Después de que un pit bull stadford matase a una mujer en Las Palmas, leí varios reportajes sobre perros de presa. Uno es de Francisco Perejil, joven escritor de novela negra y tal vez el último gran reportero de sucesos de este país, de esos capaces de mezclar sangre con tinta y alcohol; un fulano que merecería plomo de linotipias y teclazos de Olivetis en vez de oficio aséptico, mingafría y políticamente correcto en que algunos han convertido el periodismo, con libros de estilo que dicen La Coruña sin ele y becarios que aspiran a ser editorialistas o corresponsales en Nueva York.
El reportaje de Perejil contaba cómo criadores sin escrúpulos y
apostadores clandestinos, alguno de los cuales se anunciaba en revistas
especializadas y monta sus negocios ante la pasividad criminal de las
autoridades, organizan peleas de perros. Cuenta Perejil la crueldad de
entrenamiento, las palizas y vejaciones que les infringen para
convertirlos en asesinos; cómo empiezan a probarlos contra otros perros
desde que son cachorros de cuatro meses y cómo algunos mueren tras
aguantar peleas de hora y media. Pero el reportaje, que era
estremecedor, no me impresionó en su conjunto tanto como la frase del
texto: “El perro, si ve que su amo está a su lado, lo da todo”.

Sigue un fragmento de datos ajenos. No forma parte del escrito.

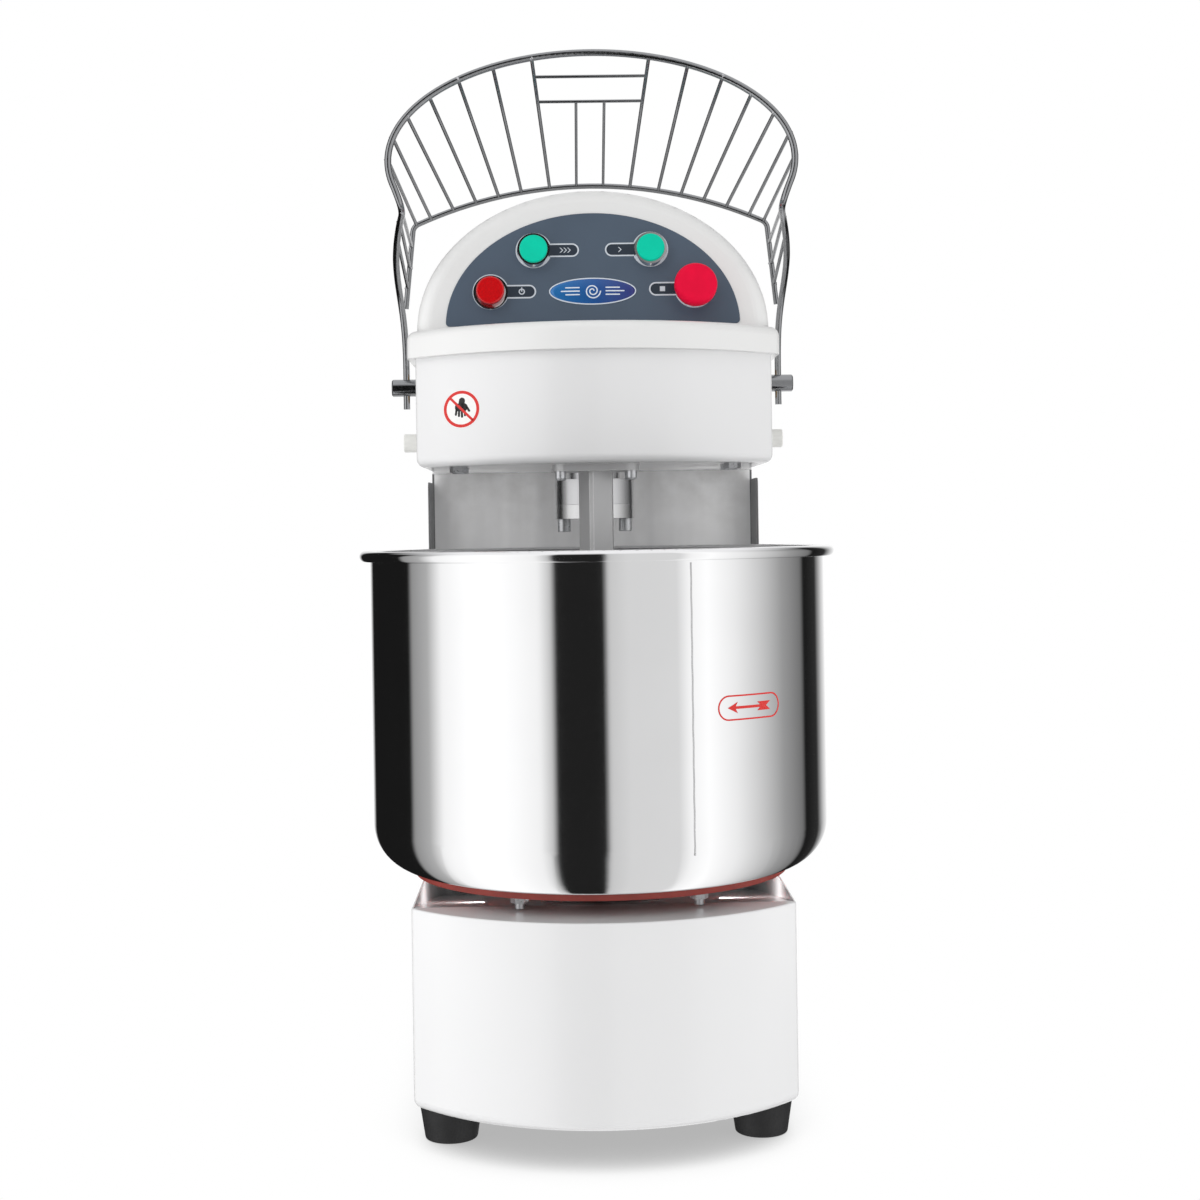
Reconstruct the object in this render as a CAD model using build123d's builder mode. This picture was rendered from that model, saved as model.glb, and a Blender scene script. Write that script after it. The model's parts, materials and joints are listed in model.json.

Y, bueno. Algunos de ustedes saben que la vida que en otro tiempo me
tocó vivir abundó a veces en atrocidades. Quiero decir con eso que
tampoco el arriba firmante es de los que ven un mondongo y dicen ay. Tal
vez por eso el horror y la barbarie me parecen vinculados a la
condición humana, y siempre me queda el consuelo de que el hombre, como
única especie racional, es responsable de su propio exterminio; y que al
fin y al cabo no tenemos si no lo que nos merecemos, o sea, un mundo de
mierda para una especie humana de mierda. Pero resulta que con los
animales ya no tengo las cosas tan claras. Con los niños también me
pasa, pero la pena se me alivia al pensar que los pequeños cabroncetes
terminarán, casi todos, haciéndose adultos tan estúpidos, irresponsables
o malvados como sus papis. En cuanto a los animales, es distinto. Ellos
no tienen la culpa de nada. Desde siempre han sido utilizados, comidos y
maltratados por el hombre, al que muchos de ellos sirvieron con
resignación, e incluso con entusiasmo y constancia. Nunca fueron
verdugos, si no víctimas. Por eso su muerte sí me conmueve, y me
entristece.
Respecto a los perros, nadie que no haya convivido con uno de ellos
conocerá nunca, a fondo, hasta dónde llegan las palabras de generosidad,
compañía y lealtad. Nadie que no haya sentido en el brazo un hocico
húmedo intentando interponerse entre el libro que estás leyendo y tú, en
demanda de una caricia, o haya contemplado esa noble cabeza ladeada,
esos ojos grandes, oscuros, fieles, mirar en espera de un gesto o una
simple palabra, podrá entender del todo lo que me crepitó en las venas
cuando leí aquellas líneas; eso de que en esas peleas de perros, el
animal, si su amo está con él, lo da todo. Cualquiera que conozca a los
perros sentirá la misma furia, y el mismo asco, y la mala sangre que yo
sentí al imaginar a ese perro que sigue a su amo, al humano a quien
considera un dios y por cuyo cariño es capaz de cualquier cosa, de
sacrificarse y de morir sólo a cambio de una palabra de afecto o de una
caricia, hasta un recinto cercado con tablas y lleno de gentuza
vociferante, de miserables que cambian apuestas entre copa y copa
mientras sale al foso otro perro acompañado de otro amo. Y allí, en el
foso, a su lado, con un puro en la boca, oye al dueño decirle: “ Vamos,
Jerry, no me dejes mal, ataca, Jerry, ataca, duro, chaval, no me falles,
Jerry”. Y Jerry, o como diablos se llame, que ha sido entrenado para
eso desde que era cachorrillo, se lanza a la pelea con el valor de los
leales, y se hace matar porque su amo lo está mirando. O queda
maltrecho, destrozado, inválido, y obtiene como premio ser arrastrado
afuera y que lo rematen de un tiro en la cabeza, o que lo echen, todavía
vivo, a un pozo con un trozo de hierro atado al cuello. O termina
enloquecido, peligroso, amarrado a una cadena como guardián de una mina o
un oscuro almacén o garaje.
Así que hoy quería decirles a ustedes que malditos sean quienes hacen posible que todo esto ocurra, y que mal rayo parta a los alcaldes, los policías municipales y los guardias civiles y a todos los demás que lo saben y lo consienten. Y es que hay chusma infame, gentuza sin conciencia, salvajes miserables a quienes sería insultar a los perros llamar hijos de perra.